● EXERCISE GOAL
The data below must be copied in full and without any change.

--- Start of DATASET EXCERPT ---

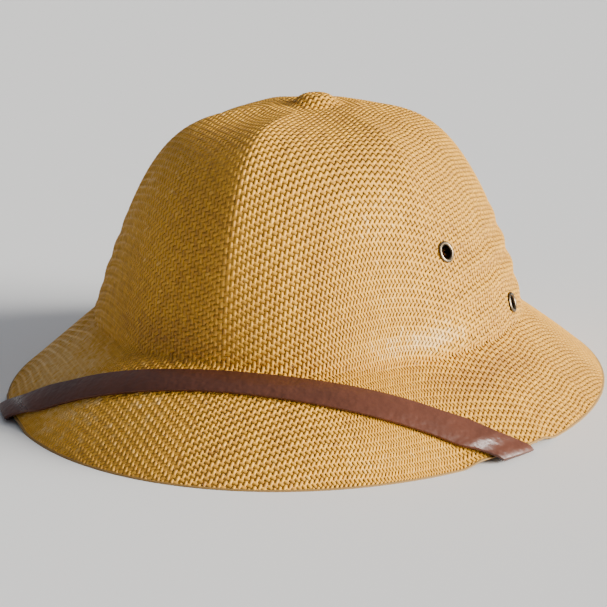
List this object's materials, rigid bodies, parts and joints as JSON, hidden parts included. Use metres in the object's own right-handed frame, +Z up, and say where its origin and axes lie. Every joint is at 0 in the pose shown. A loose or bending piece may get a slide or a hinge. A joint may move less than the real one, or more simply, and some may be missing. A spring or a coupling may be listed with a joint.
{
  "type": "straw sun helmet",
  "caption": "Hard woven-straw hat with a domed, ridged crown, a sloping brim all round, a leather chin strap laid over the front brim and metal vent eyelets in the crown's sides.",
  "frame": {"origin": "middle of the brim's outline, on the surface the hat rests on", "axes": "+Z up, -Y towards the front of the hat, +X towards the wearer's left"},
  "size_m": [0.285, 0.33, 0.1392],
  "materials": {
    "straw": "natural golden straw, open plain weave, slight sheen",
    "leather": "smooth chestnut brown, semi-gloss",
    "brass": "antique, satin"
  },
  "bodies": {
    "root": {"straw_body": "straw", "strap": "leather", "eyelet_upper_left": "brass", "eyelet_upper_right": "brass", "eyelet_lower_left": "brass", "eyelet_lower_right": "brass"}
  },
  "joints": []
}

--- End of DATASET EXCERPT ---

● RIGHT ANSWER
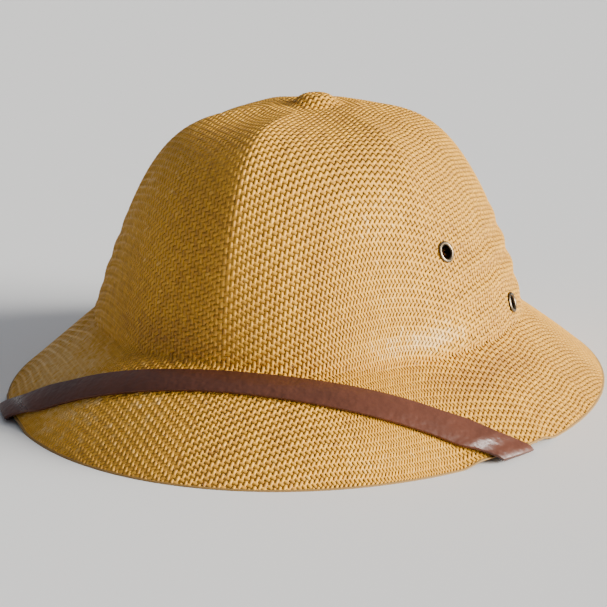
List this object's materials, rigid bodies, parts and joints as JSON, hidden parts included. Use metres in the object's own right-handed frame, +Z up, and say where its origin and axes lie. Every joint is at 0 in the pose shown. A loose or bending piece may get a slide or a hinge. A joint may move less than the real one, or more simply, and some may be missing. A spring or a coupling may be listed with a joint.
{
  "type": "straw sun helmet",
  "caption": "Hard woven-straw hat with a domed, ridged crown, a sloping brim all round, a leather chin strap laid over the front brim and metal vent eyelets in the crown's sides.",
  "frame": {"origin": "middle of the brim's outline, on the surface the hat rests on", "axes": "+Z up, -Y towards the front of the hat, +X towards the wearer's left"},
  "size_m": [0.285, 0.33, 0.1392],
  "materials": {
    "straw": "natural golden straw, open plain weave, slight sheen",
    "leather": "smooth chestnut brown, semi-gloss",
    "brass": "antique, satin"
  },
  "bodies": {
    "root": {"straw_body": "straw", "strap": "leather", "eyelet_upper_left": "brass", "eyelet_upper_right": "brass", "eyelet_lower_left": "brass", "eyelet_lower_right": "brass"}
  },
  "joints": []
}